The number of myocardial infarctions, or heart attacks, in menopausal women each year appears to be going down because the popularity of hormone replacement therapy (HRT) has declined. A new study, which appears in the May issue of the journal Medical Care, looked at whether the decreased use of HRT has affected the rate of cardiovascular health outcomes. It certainly looks like a positive trend for women's health.
Before 2002, physicians believed that HRT reduced the risk of coronary heart disease by up to 50 percent in menopausal women. However, a report by the Women’s Health Initiative in 2002 revealed that HRT actually had the opposite effect — it increased the risk of heart attack in these women. As a result, the use of HRT has "declined dramatically in women aged 50 to 69, going from more than 30 percent to less than 15 percent,” said lead study author Kanaka Shetty, M.D.

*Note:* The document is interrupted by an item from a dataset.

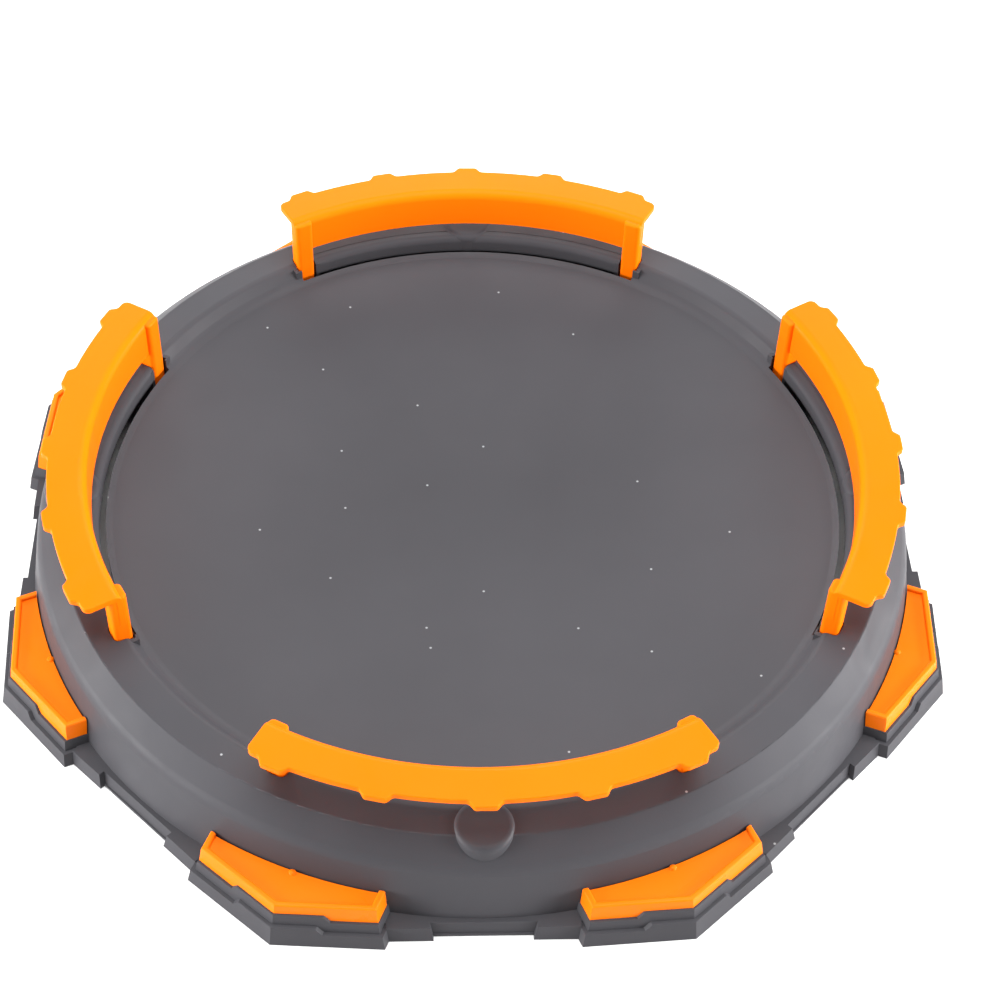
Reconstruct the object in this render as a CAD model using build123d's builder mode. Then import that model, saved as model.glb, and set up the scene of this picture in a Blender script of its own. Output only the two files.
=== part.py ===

Shetty (RAND Corporation in Santa Monica) and colleagues evaluated data from 1990 to 2005 for women between the ages of 40 and 79. The researchers used U.S. death records, hospital discharge data and national surveys of medication usage.
They found that the decreased use of HRT did not reduce the number of hospitalizations or deaths from stroke. However, it was indeed linked to a decrease in heart attacks among women.
The study found that for every 10,000 additional HRT users in one year, there will be 25 more heart attacks.